I find it too simplistic to talk about circumstances like these only through the lens of “boundaries.” Yes, they’re in play — whether their violation, enforcement, or complete absence; but I think there’s more going on, more to consider and acknowledge when we feel like we’re straightjacketed and stuck.

For the sake of level-setting though, lets define the term itself:

Boundaries are a conceptual limit between you and the other person. Simply put, it’s about knowing where you end and others begin. Knowing what’s yours and what’s not. Acknowledging that every adult is responsible for themselves. Having a functional boundary (one that works) means taking responsibility for your own actions and emotions, and NOT taking responsible for the actions and emotions of others. Source

If you had asked me to read this definition 30 years ago, it would have sounded like another language, one I could not begin to understand. You could NOT have convinced me that it was NOT my job to take responsibility for the actions and emotions of others! What in the world??!!

As a result, and as you might imagine,

I’ve learned about boundaries by not having any; by painfully and arduously wrenching myself out of habits, deeply-ingrained patterns, and relationships multiple times. Or not…and then living with that pain, as well.

To draw a line between someone else’s actions and emotions and our own, then stay on our side of it, can feel insensitive, uncompassionate, and harsh. We wrestle with who we are, at core, when forced into choices that make others uncomfortable or worse, actually hurt them. And so, lots of times, we don’t do any of it: draw the line, stay on our side, or make a choice.

(If I’m being completely honest, I should rewrite the whole paragraph above in first person…)

With hindsight’s wisdom, I can see that there is another way, multiple ways, far better ways to put boundaries in place and feel like a decent human being at the same time. So what is the alternative?

How are we to make hard choices, do hard things, establish healthy boundaries and/or extricate ourselves from situations, people, and institutions that make us miserable?

I’ve probably told you the story before: my beginning attempts at all of this in my former marriage; how I wandered through Every.
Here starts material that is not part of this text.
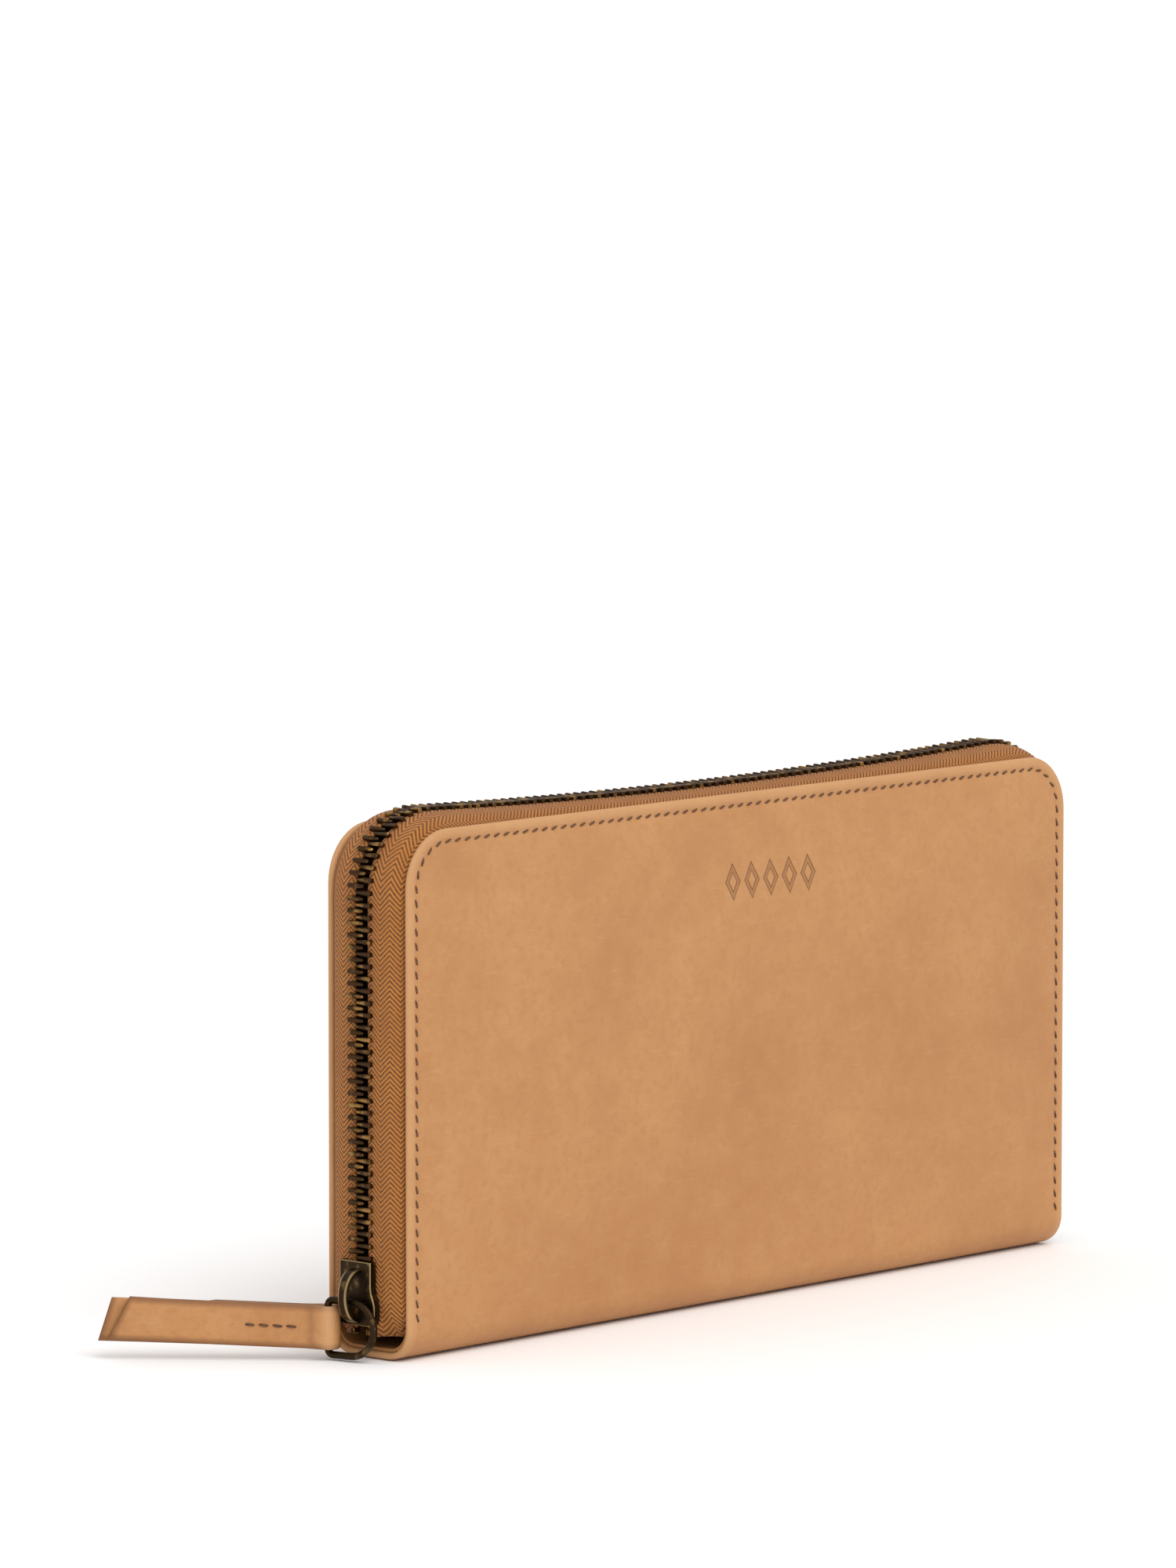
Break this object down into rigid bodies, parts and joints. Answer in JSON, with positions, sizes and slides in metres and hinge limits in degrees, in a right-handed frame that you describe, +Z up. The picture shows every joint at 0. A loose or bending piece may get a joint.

Single. Day. silently repeating the same words over and over and over again: I am not a bitch. I am not a bitch. I am not a bitch. I needed the constant reminder. I HAD to believe that being honest and breaking our/my deeply-entrenched patterns, was NOT a reflection of some character flaw. I HAD to believe that what I knew was true: I am a good person. I am a loving person. I am kind and generous and compassionate. I am not vindictive or mean. I do not have ulterior motives. I do not intend harm. I am not a bitch. I am not a bitch. I am not a bitch.

Brené Brown wasn’t prolific back then or I would have leaned heavily into her family’s motto: “Clear is kind.” It sounds way better than my repeated mantra…

Here’s my point and hoped-encouragement for you:

Learning to believe in, trust, and value ourselves is what creates the benchmark for everything and everyone else.

  • The more I believe I am worthy of love and respect, any and everything less becomes clear.
  • The more I trust I am kind and generous and compassionate, then the thought that I am being mean or selfish or insensitive is probably about them, not me.
  • The more I value my time, my body, my beliefs, and then some, their compromise — in any context or relationship — is all the evidence I need that change is required.

A few more?

  • When I am disappointed, it’s NOT because my expectations were too high; rather, I have not been treated, talked to, or related with in a way that was equal to what I deserve. I’ve had to allow that this is not about me being “better than” or demanding or narcissistic; it’s about acknowledging that my expectations are actually consistent with how I value myself. (Just the opposite is also true: the lower my value of myself, the lower my expectations of others…) And on days when I can’t quite get there, I ask myself how I would respond if the same thing happened to one of my daughters…
  • When I fear upsetting the apple cart, I (now) realize that this is all the data I need. Fear is almost always the flashing neon sign that says “you’re on the right track; keep moving in this direction; don’t sidestep…”
  • The longer the list of how others might feel if I do or say X, Y, or Z, the more evidence I have that I’m wandering into compromise and compliance.

NONE of what I’ve named above alleviates the other side of this: all the emotions and heartache and grief we feel when faced with others’ pain or misunderstanding or reaction.

What if you saw your emotions as unequivocal confirmation that you are, in fact, kind and generous and compassionate? What if you allowed all your feelings to affirm, instead of deny, that what you long for and desire (for yourself and others) is goodness and grace and hope? Always hope.

So that I can (hopefully) finish this up, let’s go back to where we started: the damned-if-you-do-and-damned-if-you-don’t place…

Maybe it’s not quite the bind it seems. Maybe it’s far more expansive with possibility than you’ve seen or known. Maybe it’s invitation to honor yourself — in palpable and powerful ways. Maybe it’s not an either/or, a choice between you and someone else, but the capacity to hold and allow both…what you feel AND what others feel (without needing them to be the same). It’s definitely a clarion call to acknowledge and allow your sovereignty, your truest and most authentic self, that know-that-you-know-that-you-know voice within, to lead.

Yes, the “hard and messy and painful” remains. But that’s the way of it, the complexity and expansiveness of what it means to embrace all of life vs. holding on to a happily ever after.

This is what it looks like to be a woman who is wise and yes, kind and generous and compassionate; a woman who is beautiful and amazing, tender and strong; a woman who is, well, you!